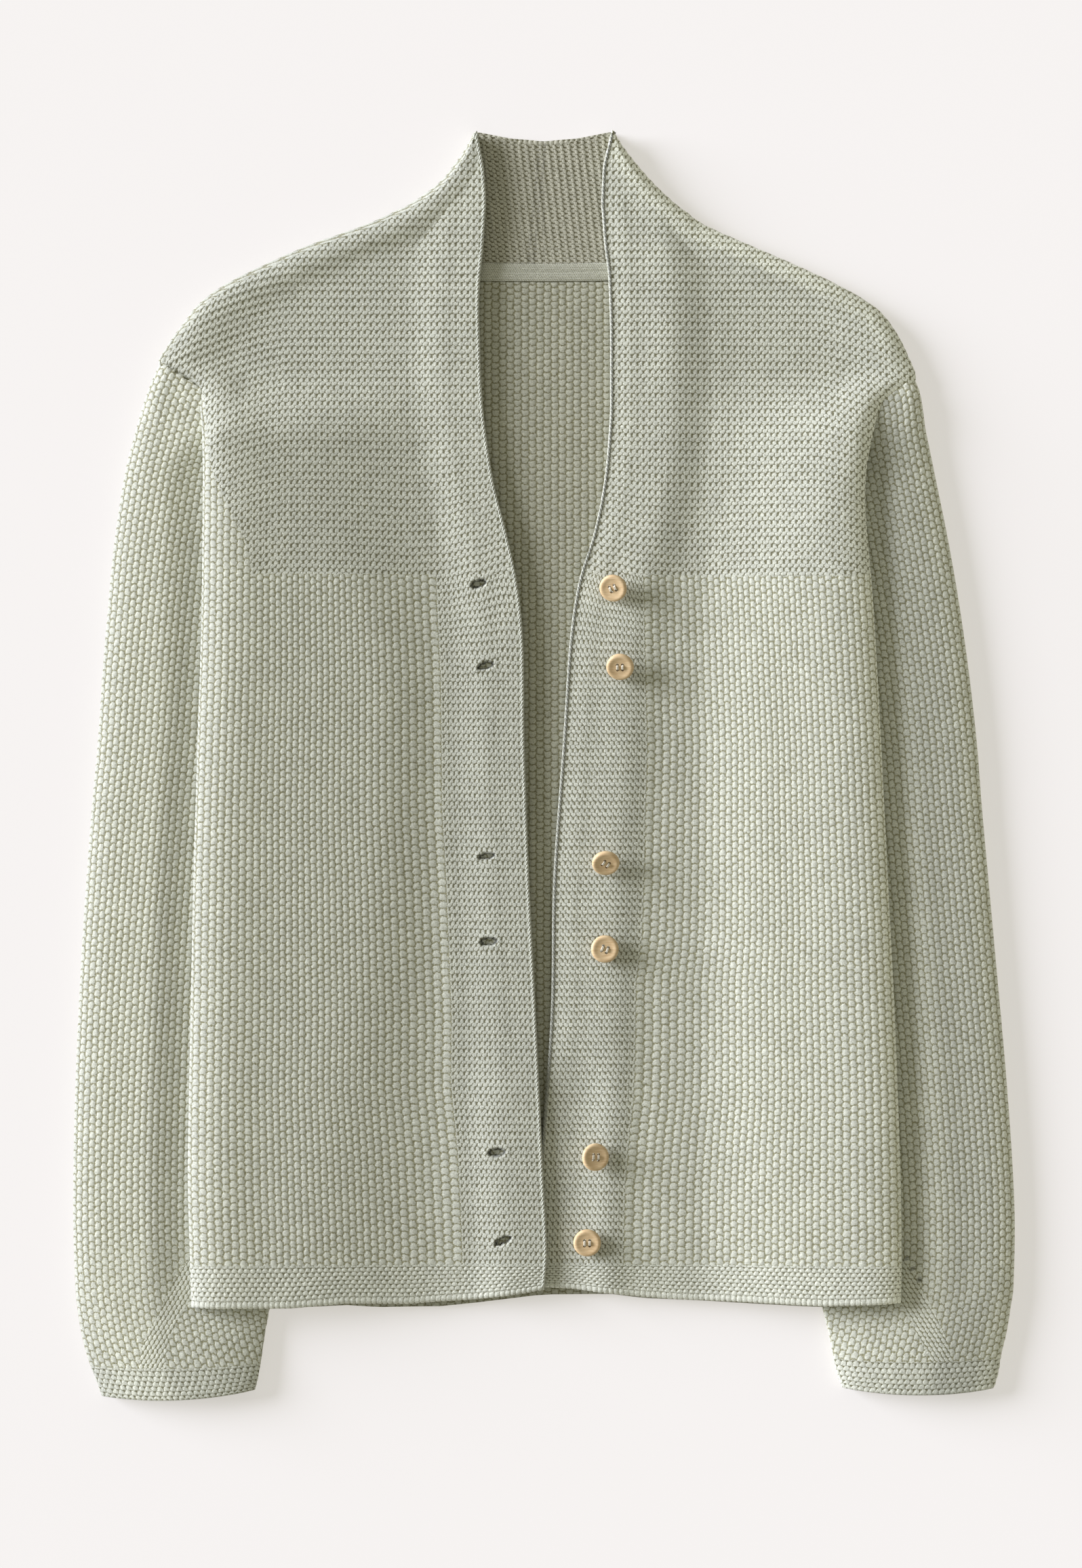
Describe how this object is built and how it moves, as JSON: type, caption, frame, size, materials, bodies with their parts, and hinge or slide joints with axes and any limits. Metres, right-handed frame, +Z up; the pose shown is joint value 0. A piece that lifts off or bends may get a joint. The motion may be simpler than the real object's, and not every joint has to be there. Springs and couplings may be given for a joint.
{
  "type": "button cardigan",
  "caption": "Chunky knitted cotton cardigan with a stand collar, a front left open and tan buttons, laid flat on its back.",
  "frame": {"origin": "middle of the laid garment's outline, on the surface it lies on", "axes": "+Y towards the collar, +X towards the wearer's left sleeve, +Z up out of the fronts"},
  "size_m": [0.5292, 0.7123, 0.0224],
  "materials": {
    "back_knit": "matt cotton moss stitch, sage green",
    "front_knit": "matt cotton garter and moss stitch, sage green",
    "collar_knit": "matt cotton garter stitch, sage green",
    "sleeve_knit": "matt cotton moss stitch, sage green",
    "neck_tape_rib": "fine ribbed tape, pale sage",
    "button_wood": "satin turned wood, pale tan"
  },
  "bodies": {
    "root": {"back": "back_knit", "front_right": "front_knit", "front_left": "front_knit", "collar_right": "collar_knit", "collar_left": "collar_knit", "neck_tape": "neck_tape_rib", "sleeve_right": "sleeve_knit", "sleeve_left": "sleeve_knit", "button_1": "button_wood", "button_2": "button_wood", "button_3": "button_wood", "button_4": "button_wood", "button_5": "button_wood", "button_6": "button_wood"}
  },
  "joints": []
}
• • • • •
__WHAT IS ASKED__: Extract the full listing above without alteration.

__COMPLETE ANSWER__:
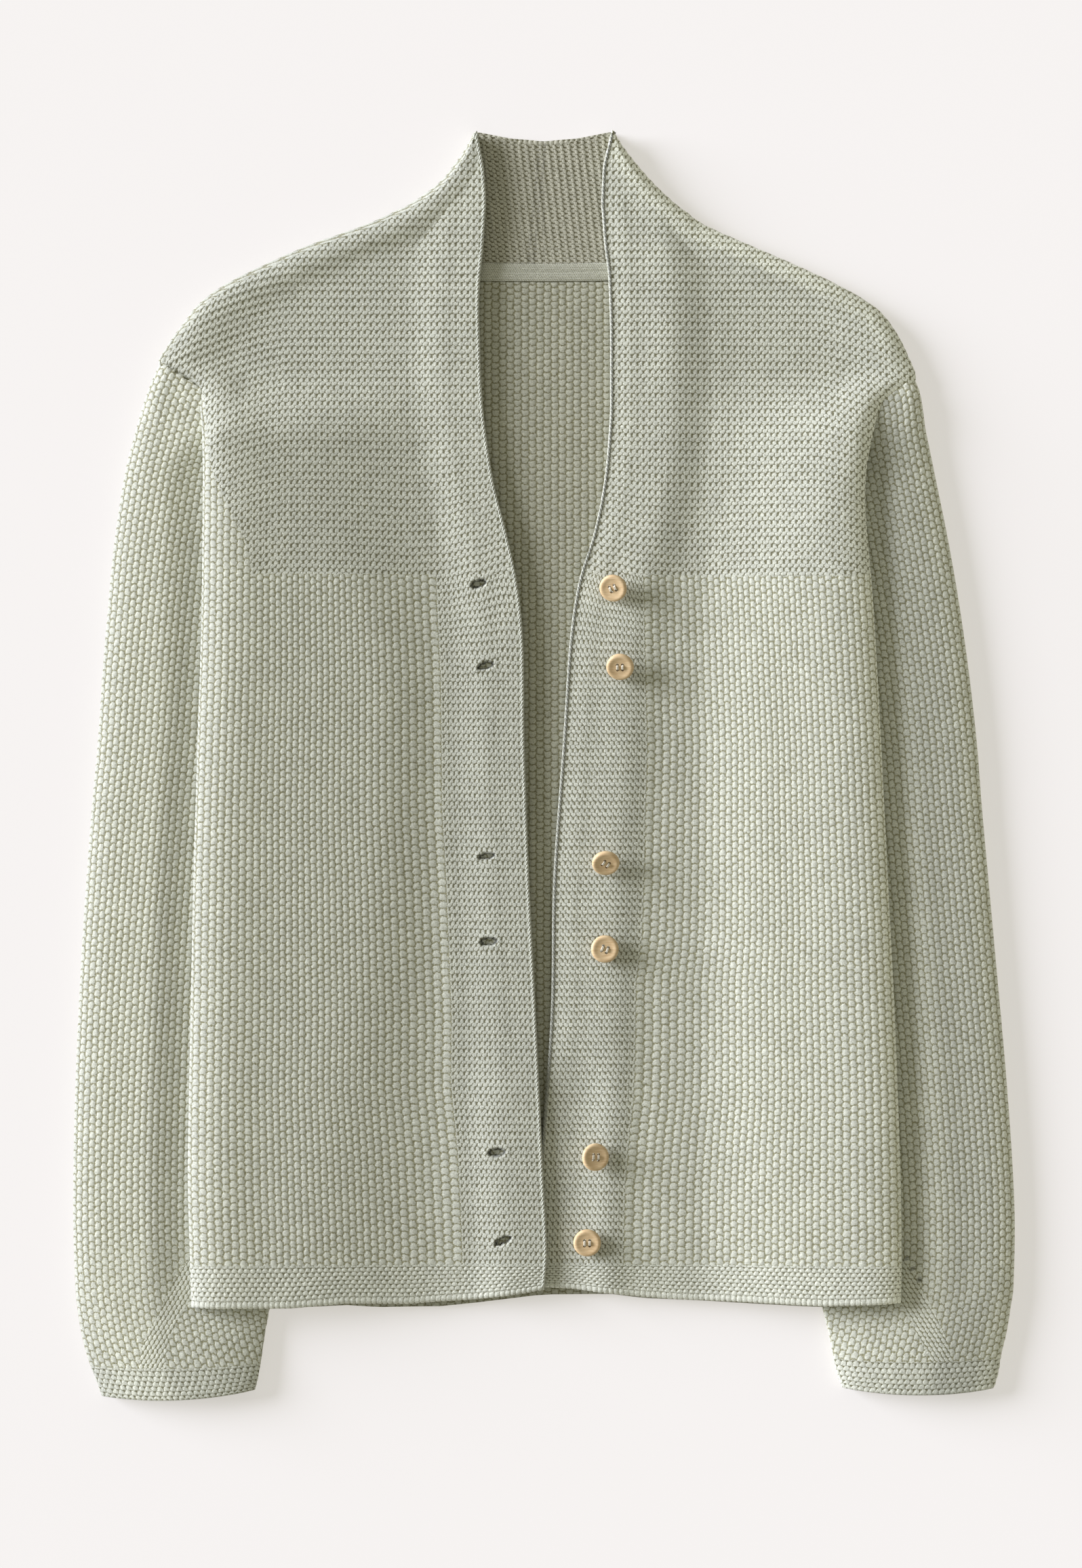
Describe how this object is built and how it moves, as JSON: type, caption, frame, size, materials, bodies with their parts, and hinge or slide joints with axes and any limits. Metres, right-handed frame, +Z up; the pose shown is joint value 0. A piece that lifts off or bends may get a joint. The motion may be simpler than the real object's, and not every joint has to be there. Springs and couplings may be given for a joint.
{
  "type": "button cardigan",
  "caption": "Chunky knitted cotton cardigan with a stand collar, a front left open and tan buttons, laid flat on its back.",
  "frame": {"origin": "middle of the laid garment's outline, on the surface it lies on", "axes": "+Y towards the collar, +X towards the wearer's left sleeve, +Z up out of the fronts"},
  "size_m": [0.5292, 0.7123, 0.0224],
  "materials": {
    "back_knit": "matt cotton moss stitch, sage green",
    "front_knit": "matt cotton garter and moss stitch, sage green",
    "collar_knit": "matt cotton garter stitch, sage green",
    "sleeve_knit": "matt cotton moss stitch, sage green",
    "neck_tape_rib": "fine ribbed tape, pale sage",
    "button_wood": "satin turned wood, pale tan"
  },
  "bodies": {
    "root": {"back": "back_knit", "front_right": "front_knit", "front_left": "front_knit", "collar_right": "collar_knit", "collar_left": "collar_knit", "neck_tape": "neck_tape_rib", "sleeve_right": "sleeve_knit", "sleeve_left": "sleeve_knit", "button_1": "button_wood", "button_2": "button_wood", "button_3": "button_wood", "button_4": "button_wood", "button_5": "button_wood", "button_6": "button_wood"}
  },
  "joints": []
}